10 years ahead of its time
the absolute state of modern britain
Still funny in 2020
"What the FUCK is a GCSE"
Angry man: You mug!
Me, an American: Oh, did you need a mug? We have fresh coffee.
Angry man:....yeah, alright.
🤣A proper moody, naughty geezer.
"Where's Beadle?!" LMFAO
Lol Where's Jeremy hiding 😛
The plum gets me everytime.
You're a chief that's why
"I'm a proper, naughty moody geezer?" Is this something thats actually said? To American ears, thats one of the funniest damn things I've ever heard.
thissssssssssssssssssssssss is brilliant!!
There's a reason all orcs in Lord of the Rings speak with a cockney accent.
This school looks like a clink. lol
bfgguns Don’t they all, mate 🙄
The bloke in the black jacket is Brilliant!👍
I lost it at "Who the fuck speaks French?"
LOL
Who the fuck speaks French!?
The bloke in the whistle who kept pointing nd saying "mug" made me laugh a stain into me strides
All the birds are fit in this
“You having a (laugh) Turkish bath” lol
I was thinking Turkish delight.
I'm American but, thanks to Guy Ritchie I understood this 100%.
Next time let the girls talk
Leave it out you melt.
That's probably part of the point
Spot the Londoner “I’ll open you up like a lemon”
I'm a proper naughty moody gieser you MUG! lol
Actually I would like to point out that it is intact French people who speak French .. they are the country that has a white cross on a white background and who produce a variety of military vehicles with 2 forward gears and 13 reverse gears... They can often be found running away from most things including a can of lynx deodorant.. the woman can often be identified due to their mustaches being ever so slightly shorter than the males.. the male can also spit further.
Mug
Word of the day: Melt
Funniest thing i've seen in a long time hahahaha
Can someone write down a typical cocney wocabluary ?
dry slap
Mug!
Geeza
Mugeezah!
yoo wankah!
what are they meaning?!
Who speaks french? I can't think of anyone in the WORLD -French people- who speak french.

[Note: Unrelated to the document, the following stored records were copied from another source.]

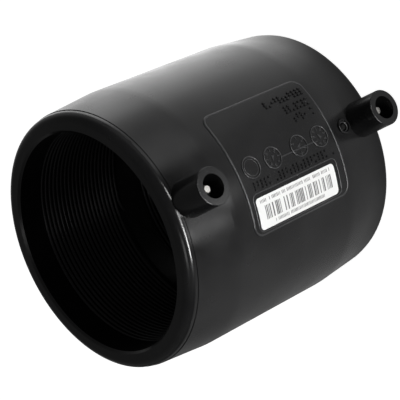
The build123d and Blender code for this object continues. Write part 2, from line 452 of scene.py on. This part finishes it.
def bead_frame_tree():
    """A half-sunk bead that runs round a rectangle with rounded corners, or round a ring."""
    tree, given, result = new_form_tree(
        "bead_frame",
        BODY_PLACE + [
            ("Length", "Float", 60.0 * MM), ("Breadth", "Float", 30.0 * MM), ("Corner", "Float", 5.0 * MM),
            ("Bead", "Float", 0.3 * MM), ("Flatness", "Float", 1.0), ("Material", "Material", None),
        ],
    )
    sides = {"Width": given["Length"], "Height": given["Breadth"]}
    outline = add(tree, "GeometryNodeCurvePrimitiveQuadrilateral", sides)
    corners = {
        "Curve": outline.outputs[0], "Radius": given["Corner"], "Limit Radius": True, "Count": CORNER_STEPS,
    }
    rounded = add(tree, "GeometryNodeFilletCurve", corners, mode="POLY")
    spacing = {"Curve": rounded.outputs[0], "Length": BEAD_STEP}
    fine = add(tree, "GeometryNodeResampleCurve", spacing, mode="LENGTH")
    quarter_turn = {"Geometry": fine.outputs[0], "Rotation": (0.0, math.pi / 2, 0.0)}
    upright = add(tree, "GeometryNodeTransform", quarter_turn)
    circle = {"Resolution": BEAD_SIDES, "Radius": given["Bead"]}
    section = add(tree, "GeometryNodeCurvePrimitiveCircle", circle)
    path = {"Curve": upright.outputs[0], "Profile Curve": section.outputs[0]}
    bead = add(tree, "GeometryNodeCurveToMesh", path)
    pressed = add(tree, "ShaderNodeCombineXYZ", {"X": given["Flatness"], "Y": 1.0, "Z": 1.0})
    flat = add(tree, "GeometryNodeTransform", {"Geometry": bead.outputs[0], "Scale": pressed.outputs[0]})
    bent = bent_round(tree, flat.outputs[0], given)
    solid = add(tree, "GeometryNodeRealizeInstances", {0: bent})
    smooth = add(tree, "GeometryNodeSetShadeSmooth", {"Geometry": solid.outputs[0]})
    finish = {"Geometry": smooth.outputs[0], "Material": given["Material"]}
    coloured = add(tree, "GeometryNodeSetMaterial", finish)
    tree.links.new(coloured.outputs[0], result[0])
    return tree


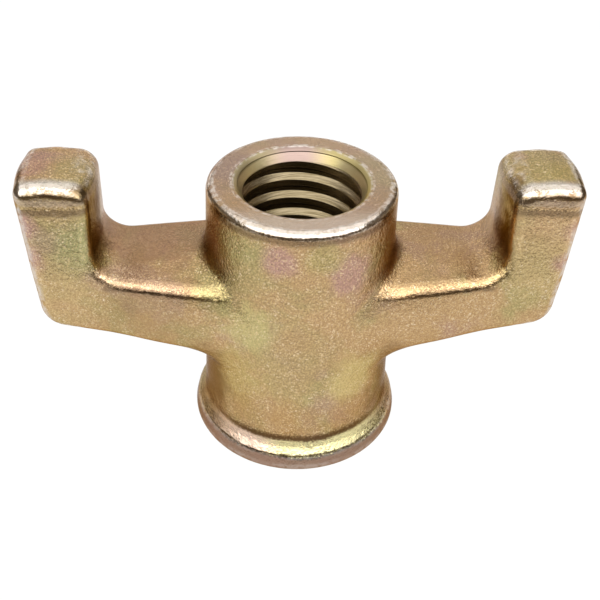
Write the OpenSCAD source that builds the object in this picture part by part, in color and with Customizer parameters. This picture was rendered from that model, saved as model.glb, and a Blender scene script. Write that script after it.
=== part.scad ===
// Two-eared formwork wing nut: a drop-forged steel hub on a round foot, with a
// coarse-threaded bore and two upturned ears to strike or lever it by.
// Millimetres, +Z up the bore, origin at the middle of the foot face, ears along X.
// The forging's parting plane is Y = 0 and every die wall leans away from it.

/* [Hub] */
// Height of the hub from the foot face to the turned top face
hub_height = 55; // [48:0.5:62]
// Radius of the hub just under its rim
hub_top_r = 17.4; // [16:0.1:19]
// Growth of the hub radius from the rim down to the foot
hub_flare = 1.7; // [0.5:0.1:2.2]
// Radius of the rounded rim round the top face
rim_round = 1.5; // [0.8:0.1:2.4]

/* [Foot] */
// Outside radius of the foot ring where it meets the ground
foot_r = 21.5; // [20.8:0.1:23]
// Height of the foot ring at its outside edge
foot_height = 4; // [3.5:0.1:5.5]
// Lean of the ring's outside edge towards the hub, in degrees
foot_lean = 13; // [0:0.5:15]
// Rise of the foot ring's top towards the hub, in degrees
foot_slope = 50; // [40:1:58]
// Rounding along the top edge of the foot ring
foot_top_round = 0.8; // [0.4:0.1:1.4]
// Rounding along the bottom edge of the foot ring
foot_bottom_round = 1.7; // [0.5:0.1:1.8]
// Hollow fillet between the foot ring and the hub
foot_fillet = 3; // [1:0.1:3.2]

/* [Bore] */
// Radius of the bore over the thread crests
bore_r = 10.9; // [9.5:0.05:11.5]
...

+Flup The Guy - not in a few hundred years.
speaks*
As a real cockney i found this funny debs xx
To borrow a line from Captain Blackadder....."In the Amazonian rainforest, there are tribes of Indians as yet untouched by human civilization that have developed more convincing cockney accents than that bloke in the red top and black coat"
I'm proper naughty.
naaaa,its PWOPA NAWTY you slaaaag.
YU WOT?
I'm a proper naught-y Moody Gee-zah
A muvver was barfin’ ‘er biby one night,
The youngest of ten and a tiny young mite,
The muuver was poor and the biby was thin,
Only a skelington covered in skin:
The muvver turned rahnd for the soap off the rack,
She was but a moment, but when she turned back,
The biby was gorn; and in anguish she cried “Oh where is my biby?”
- The angels replied:
“Your biby ‘as fell dahn the plug-‘ole,
Your biby ‘as gorn dahn the plug;
The poor little fing was so skinny and thin
‘E oughter been barfed in a jug;
Your biby is perfeckly ‘appy,
‘E won’t need a barf any more,
Your biby ‘as fell dahn the plug-‘ole
Quality haha
We used to sing this round the camp fire when I was in the Guides , thanks for the reminder
Cream recorded an acapella version of this on their album "Disraeli Gears", and titled it "Mother's Lament". Ginger Baker, Jack Bruce and Eric Clapton.
My mom used to do us in the sink.
Nikunj Kondra--- May I point out, you omitted the last line. " Not dead, just gorn before",
@alex49200 how many videos have you got ?
You're bang out of order, my son
they say mug mug mug mug and thats about it
Pretty much all the accents and pronunciations are off
#cockneyaccentfail
Damm love the cockney accent they having a laugh lol
It was an ad-lib done by Mike Reid (as Frank Butcher) in an episode of East Enders and it took off from there. It's not a classic saying but it caught on with the mockneys.